To do this, I defined a few tuples:

  • TUPLE: checklist confirmed hypotheticals historicals
  • TUPLE: family name species
  • TUPLE: species name status breeding records
  • TUPLE: record observer date place quantity
  • TUPLE: historical name details
  • TUPLE: hypothetical name reason

Each one simply contains the data and stores anything below it in a vector. I then defined a bunch of words that handle the parsing.
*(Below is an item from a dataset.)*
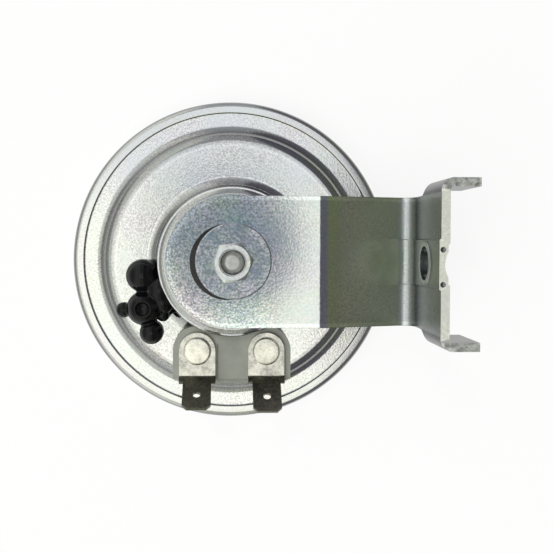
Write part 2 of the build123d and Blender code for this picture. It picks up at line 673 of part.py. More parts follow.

  • CHECKLIST: creates a new checklist
  • FAMILY: creates a new family and gives it the name of whatever is on the line
  • SPECIES: does the same for species
  • STATUS: stores the status
  • PB and CB store the breeding
  • RECORD: and PERSONAL: create and store records (PERSONAL: creates a record with observer “me”)
  • END is a generic word that adds the species or family to the family or checklist respectively (I’d like to define it for the checklist as well, but the stack effects don’t match so it doesn’t work)
  • HISTORICAL: and HYPOTHETICAL: do the obvious

For the most part, defining those was straightforward. The trickiest part was dealing with status, as I had to be able to call a word for the next object on the stack after reading the status in. I ended up with the ugly

: STATUS: rest-of-line swap ?push  swap swap ?push  set-species-status V{ } clone [ push ] keep >quotation swap ?push  keep swap ?push ; parsing

mess. I’m sure there’s a better way but that took a couple days to get and I haven’t fiddled with it since.

Getting from the checklist tuple to the output was pretty easy, just doing lots of formatting with make and working down.